The occupancy trigger changes the loan product entirely. When a buyer commits to living in one unit, lenders classify the loan as an owner-occupied primary residence. That opens programs — FHA at 580+ credit, Conventional 97, VA, HomeReady — built for primary buyers, not investors. The investment rate premium (0.5–1.0% above owner-occupied) disappears, and the required down payment drops from 20–25% to as low as 0% for VA-eligible buyers. The occupancy commitment is not theoretical: lenders verify intent at closing, and 12 months of actual occupancy is the standard before the owner unit can be rented out.

Rental income from the other units works in your favor at underwriting. On an FHA purchase, an appraiser sets market rent for every unit the buyer won't occupy. The lender applies a 75% haircut for vacancy and expenses, then adds that net figure to qualifying income. For a triplex where two units each fetch $1,400/month, that's $2,100 in qualifying income — enough to shift back-end DTI on a tight application. Conventional loans use the same 75% rule against signed leases or appraised rents. The duplex-financing mechanics apply directly to 2-unit house hacks.

The FHA self-sufficiency test kicks in at the triplex and fourplex level. For 3- and 4-unit FHA purchases, 75% of projected rent from all units must equal or exceed PITI. This test doesn't apply to 2-unit properties. A fourplex that fails it cannot be financed with FHA regardless of the buyer's DTI — run this calculation before going under contract, not after.

Real-World Example

David found a fourplex listed at $489,000. Three units were occupied at $1,175, $1,200, and $1,225/month. The top-floor unit was vacant and needed cosmetic work.

He financed with an FHA 203(k) loan: 3.5% down ($17,115) plus $22,000 in renovation financing. Total loan: $493,885. PITI: $3,610/month.

The appraiser set market rent for the three rental units at $1,210 average. At 75%, the lender credited $2,723/month in qualifying income. Combined with his salary, back-end DTI landed at 41% — inside FHA guidelines.

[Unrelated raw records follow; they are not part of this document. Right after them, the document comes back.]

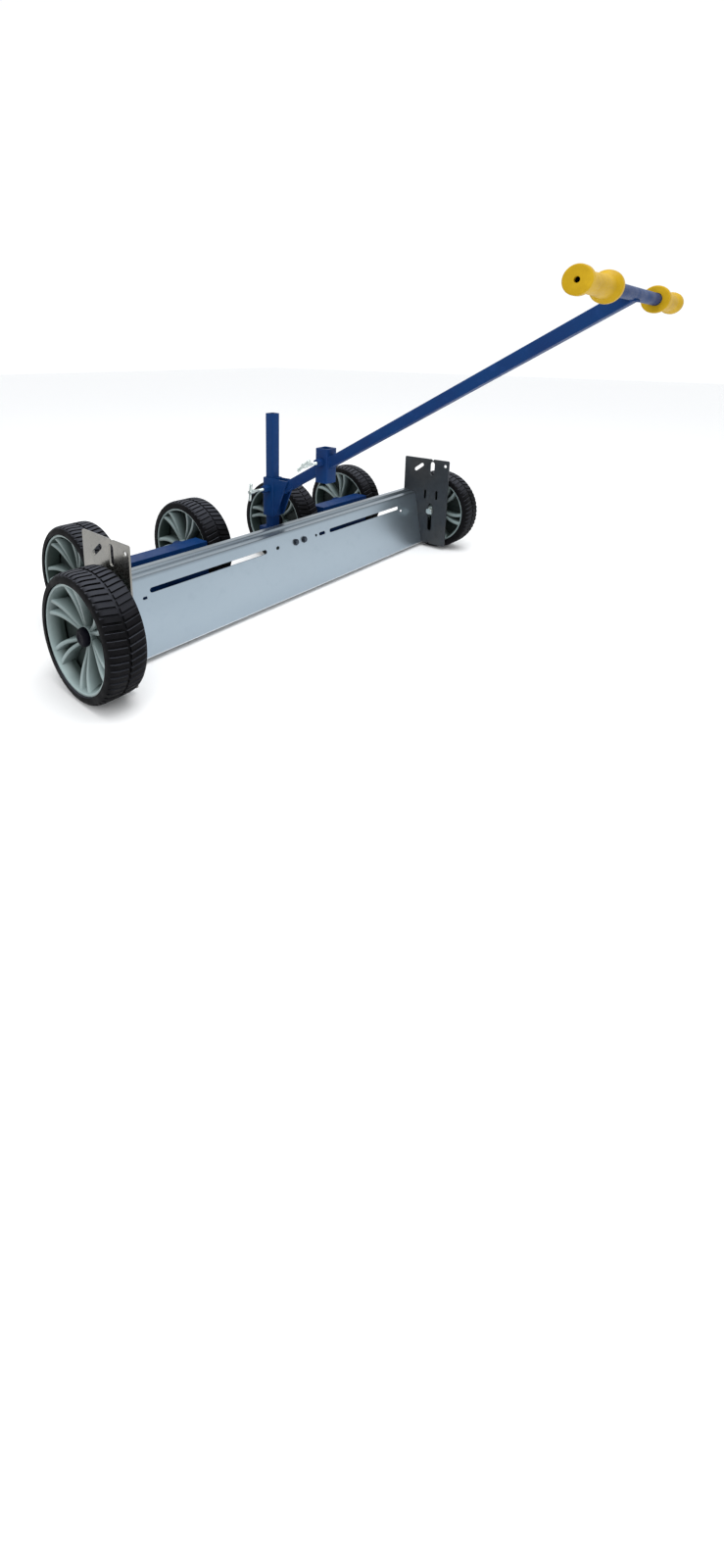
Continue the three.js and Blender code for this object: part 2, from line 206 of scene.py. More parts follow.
def thicken(path, thickness):
    """The closed outline of a strip this thick, on the left of a 2D path."""
    far_side = []
    for i, point in enumerate(path):
        along = (path[min(i + 1, len(path) - 1)] - path[max(i - 1, 0)]).normalized()
        far_side.append(point + Vector((-along.y, along.x)) * thickness)
    return list(path) + far_side[::-1]


def stadium(length, width, steps=8):
    """A slot's outline, with round ends, as 2D points."""
    straight, radius = (length - width) / 2, width / 2
    points = []
    for end in (1, -1):
        for k in range(steps + 1):
            angle = math.pi * (k / steps - 0.5) + (0 if end > 0 else math.pi)
            points.append((end * straight + radius * math.cos(angle), radius * math.sin(angle)))
    return points


def punch(mesh, cutters):
    """Cuts the cutters' solids out of a mesh."""
    tool_mesh = bpy.data.meshes.new("punch")
    joined = bmesh.new()
    for cutter in cutters:
        joined.from_mesh(cutter)
    joined.to_mesh(tool_mesh)
    joined.free()
    blank, tool = bpy.data.objects.new("blank", mesh), bpy.data.objects.new("punch", tool_mesh)
    for thing in (blank, tool):
        bpy.context.scene.collection.objects.link(thing)
    boolean = blank.modifiers.new("punch", "BOOLEAN")
    boolean.operation = "DIFFERENCE"
    boolean.solver = "EXACT"
    boolean.object = tool
    whole = blank.evaluated_get(bpy.context.evaluated_depsgraph_get())
    punched = bpy.data.meshes.new_from_object(whole)
    for thing in (blank, tool):
        bpy.data.objects.remove(thing)
    return soft_shade(punched)


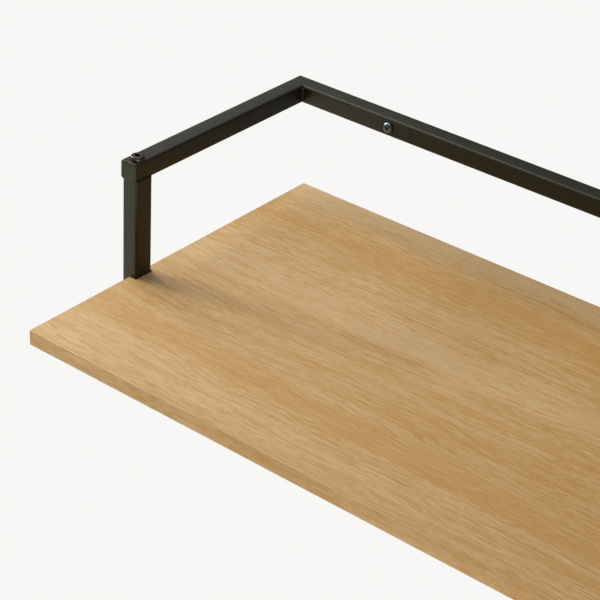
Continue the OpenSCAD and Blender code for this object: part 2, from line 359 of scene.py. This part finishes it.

Then the self-sufficiency test: 75% × $3,630 projected rent = $2,723. PITI = $3,610. It failed. David negotiated to $471,000, dropping PITI to $3,482 and clearing the threshold. Fifteen months later he moved out, converted all four units to market rate, and netted $247/month after reserves.

Pros & Cons

Advantages
  • Lowest entry capital in residential investing — FHA at 3.5% and VA at 0% down open income-producing properties to buyers without a full investment down payment
  • Rental income offsets the mortgage from day one — tenants reduce effective housing cost immediately, often below equivalent market rent
  • Same underwriting standards as single-family homes — better rates and fewer reserve requirements than investment financing
  • Renovation financing available via FHA 203(k) — distressed multifamily becomes viable with purchase and rehab in one loan
  • PMI cancellable on conventional loans — unlike FHA's lifetime MIP, conventional PMI drops automatically at 20% equity
Drawbacks
  • Occupancy requirement is genuinely binding — misrepresenting occupancy intent is federal mortgage fraud with criminal exposure
  • FHA mortgage insurance is permanent on low-down loans — MIP stays for the life of the loan with less than 10% down, adding $150–$350/month indefinitely
  • FHA self-sufficiency test can block fourplex purchases — if the test fails, the buyer must raise the down payment or renegotiate the price
  • Transition to investment financing takes time — the 12-month occupancy minimum is the floor; refinancing into a DSCR loan typically happens at 12–24 months
  • Property management begins day one — tenants share walls with the owner; the house hack works financially but demands tolerance for proximity

Watch Out

  • Occupancy fraud carries criminal consequences. Claiming owner-occupancy to access FHA's 3.5% down while planning to rent all units immediately is federal mortgage fraud. Lenders verify mail, utilities, and residency in the owner unit. Occupy the unit you committed to, for the duration you agreed to.
  • The 75% rental income credit requires an appraisal, not a buyer's estimate. Lenders won't accept a self-prepared rent analysis. An appraiser must complete a rent schedule, or an executed lease must be in hand before underwriting.
  • VA funding fee increases on subsequent use. First-time VA users pay roughly 2.15% of the loan amount; subsequent VA loans carry 3.3%. Factor that cost against FHA MIP on larger loan balances before choosing a program.
  • Commercial financing starts at five units. The 1–4 unit threshold is absolute. A buyer acquiring a 5-unit building — even owner-occupied — must use commercial or portfolio lending with higher rates and down payments.

The Takeaway

House hack financing converts the occupancy requirement from a constraint into a structural advantage. The programs available to primary buyers — FHA, VA, Conventional 97 — offer down payments and rates that investment-only buyers never access. The house-hack-tax-benefits layer on top once the property is running. For investors who haven't yet built a 20–25% down payment, this is the most direct route from renter to landlord.